Misère de la philosophie contemporaine, au regard du matérialisme, d’Yvon Quiniou. Éditions l’Harmattan, 258 pages, 26,50 euros.
Dans son dernier ouvrage, Misère de la philosophie contemporaine au regard du matérialisme, Yvon Quiniou se fait le critique de tout un pan de la pensée philosophique du XXe siècle, que cette pensée soit étiquetée « de droite », comme celle de Heidegger, ou « de gauche » comme celle de Foucault ou de Deleuze. Quelles que soient les inclinaisons politiques ou les propositions théoriques des penseurs susnommés, ils afficheraient un trait commun : un refus assumé ou non, explicite ou inconscient de ce que signifie le matérialisme en philosophie. Et le matérialisme en philosophie implique d’admettre d’emblée que la science est intellectuellement contraignante et que ses avancées ne peuvent être aucune ignorées. La philosophie a un objectif – la vérité – et un référent – le réel. Ni cet objectif, ni ce référent ne peuvent être envisagés sans prendre en compte ce que nous dit la science.
Or, il y a une forme de « dérive littéraire » chez les penseurs susnommés qui peut se concrétiser par une expression souvent obscure, truffée d’invention linguistique dont Yvon Quiniou interroge la pertinence. Les lecteurs d’un Heidegger ou d’un Deleuze en savent quelque chose. Il s’agit d’une manière, sans doute involontaire, de rendre la confrontation avec leurs thèses difficile. Mais cela renvoie aussi à une forme de conception de fond : la philosophie y a perdu son objectif originel, présent tant dans chez les philosophes grecs que chez Descartes ou Spinoza. Elle ne projette plus d’« être un système dogmatique, au sens premier et non péjoratif du terme, d’une prétention, justifiée théoriquement à ses yeux d’avoir atteint la vérité ». Mais elle ne fait pas non plus sienne l’impératif de prendre en compte les acquêts scientifiques contemporains et notamment la conception que l’on peut se faire de l’homme à partir des découvertes sur le cerveau et sur le mécanisme qui produit de la pensée. Elle ne peut accepter le monisme ontologique de la matière confirmé par la recherche scientifique actuelle. Elle ne peut se résoudre à se vouloir une « philosophie scientifique » selon l’expression que propose de manière un peu provocatrice Yvon Quiniou et à accepter les fondements du rationalisme, soit « l’infinité d’un réel infiniment intelligible ».
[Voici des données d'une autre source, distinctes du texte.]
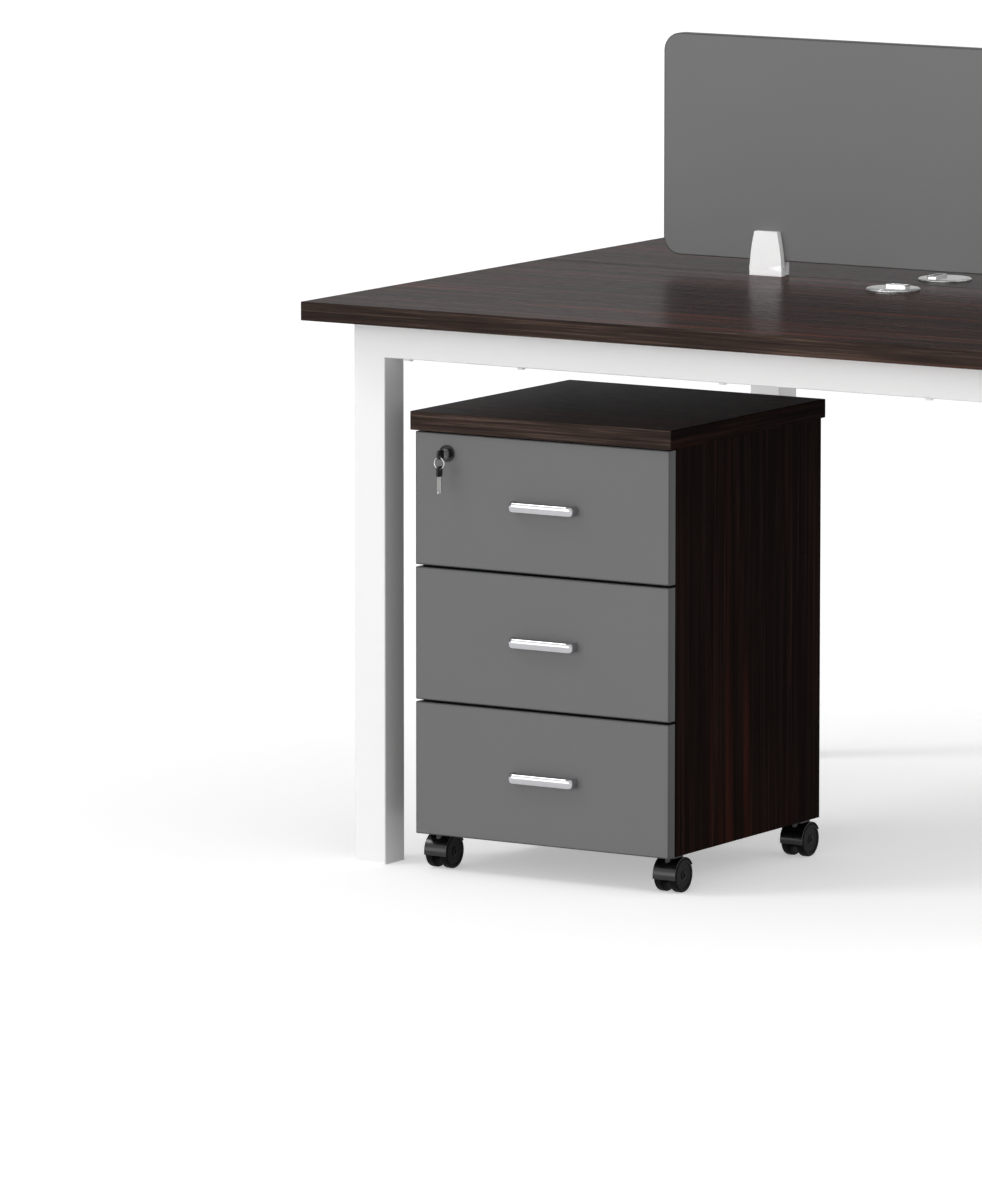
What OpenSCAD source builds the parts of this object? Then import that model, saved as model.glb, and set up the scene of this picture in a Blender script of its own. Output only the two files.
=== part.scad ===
// Double-sided office workstation: two dark wood worktops on one white steel frame,
// a grey divider screen held by clips, two cable grommets and a mobile three-drawer
// pedestal on twin-wheel castors.
// Origin: on the floor under the middle of the workstation. +X runs to the right along
// the front edge, +Y from the front user to the rear user, +Z up. Millimetres.

/* [Worktops] */
// Width of both worktops
desk_w = 1200; // [1150:10:1600]
// Depth over both worktops
desk_d = 1200; // [1150:10:1500]
// Height of the worktop surface
desk_h = 750; // [720:1:800]
// Thickness of a worktop
worktop_t = 25; // [18:1:30]
// Seam between the two worktops
seam = 4; // [4:0.5:8]

/* [Frame] */
// Side of the square leg tube
leg_w = 48; // [40:1:60]
// Wall of the steel tubes
tube_wall = 2; // [1.5:0.5:3]
// Outer corner radius of the steel tubes
tube_r = 2; // [1:0.5:3]
// Height of the rails
rail_h = 50; // [40:1:60]
// Depth of the rails
rail_d = 25; // [22:1:40]
// Width of the centre beam under the seam
beam_w = 48; // [40:1:60]
// Leg set in from the end of the worktop
leg_inset_x = 43; // [20:1:60]
// Leg set in from the user's edge of the worktop
leg_inset_y = 62; // [30:1:90]
// Thickness of the plastic cap under a leg
end_cap_t = 2; // [1.5:0.5:5]
// Height of the cap's plug inside the leg
end_cap_plug_h = 15; // [8:1:25]
// Length of the connector block inside a rail end
connector_l = 60; // [40:1:80]
// Radius of a connector screw
connector_screw_r = 3; // [2.5:0.5:4]
// Radius of a worktop screw
worktop_screw_r = 2.5; // [2:0.5:3]
// Depth that a worktop screw enters the worktop
worktop_screw_bite = 15; // [10:1:16]

/* [Screen] */
// Width of the divider screen
screen_w = 800; // [700:10:1100]
// Height of the divider screen
screen_h = 300; // [250:10:500]
// Thickness of the divider screen
screen_t = 16; // [12:1:25]
// Corner radius of the divider screen
screen_r = 25; // [10:1:60]
// Open gap between screen and worktop
screen_gap = 20; // [15:1:40]

/* [Screen clips] */
// Distance between the middles of the two clips
clip_span = 470; // [300:5:600]
// Height of a clip
clip_h = 60; // [50:1:80]
// Width of the clip jaw at the worktop
jaw_base_w = 50; // [45:1:60]
// Width of the clip jaw at its top
jaw_top_w = 35; // [25:1:40]
// Thickness of the clip jaw
jaw_t = 10; // [8:0.5:14]
// Width of the clip body at the worktop
clip_body_w = 40; // [36:1:44]
// Width of the clip body's rear wall at its top
clip_body_top_w = 28; // [20:1:34]
// Thickness of the clip body's rear wall
clip_wall = 4; // [3:0.5:6]
// Radius of a clip screw
clip_screw_r = 1.8; // [1.5:0.1:1.9]
// Radius of a clip screw's head
clip_head_r = 4; // [3.5:0.1:4.5]

/* [Cable grommets] */
// Middle of the grommets from the left end of the worktops
grommet_from_left = 592; // [400:1:800]
// Middle of each grommet from the seam
grommet_from_seam = 70; // [50:1:200]
// Diameter of the hole in the worktop
grommet_hole_d = 60; // [60:1:80]
// Diameter of the grommet's flange
grommet_flange_d = 72; // [72:1:95]
// Height of the flange above the worktop
flange_h = 3; // [2.5:0.5:5]
// Depth of the grommet's tube below the worktop surface
grommet_tube_h = 22; // [15:1:24]
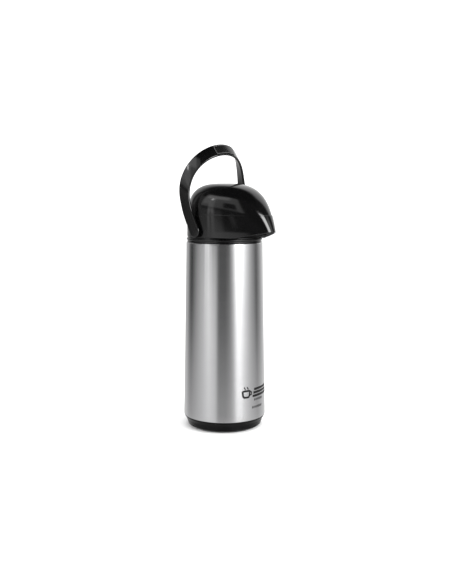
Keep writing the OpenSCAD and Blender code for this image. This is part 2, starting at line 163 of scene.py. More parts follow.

Yvon Quiniou, après avoir présenté clairement et scrupuleusement les principes d’une philosophie scientifique dont il se revendique, passe à la déconstruction de quatre des figures clés de la philosophie contemporaine. Il en reste peu de choses de concluant. Au final, Heidegger, outre ses options politiques d’extrême-droite détestables, apparaît comme un penseur traçant un chemin qui ne mène nul part après qu’il eut refusé la matérialité du monde, la dimension évolutive de l’Être et de voir tout aspect positif à la technique au profit d’un pessimisme foncier et contemplatif. Michel Foucault, bien que politiquement plus présentable, ne sort pas mieux de l’épreuve de la critique : son scepticisme devant toute théorie systématique, ses incohérences sur la question de la morale, son refus sur le fond de prendre au sérieux ce qu’a à nous dire Marx, son escamotage des macro-pouvoirs au profit des micro-pouvoirs… tout ceci amène un verdict franchement négatif. À chaque fois, la critique d’Yvon Quiniou s’avère très fondée philologiquement…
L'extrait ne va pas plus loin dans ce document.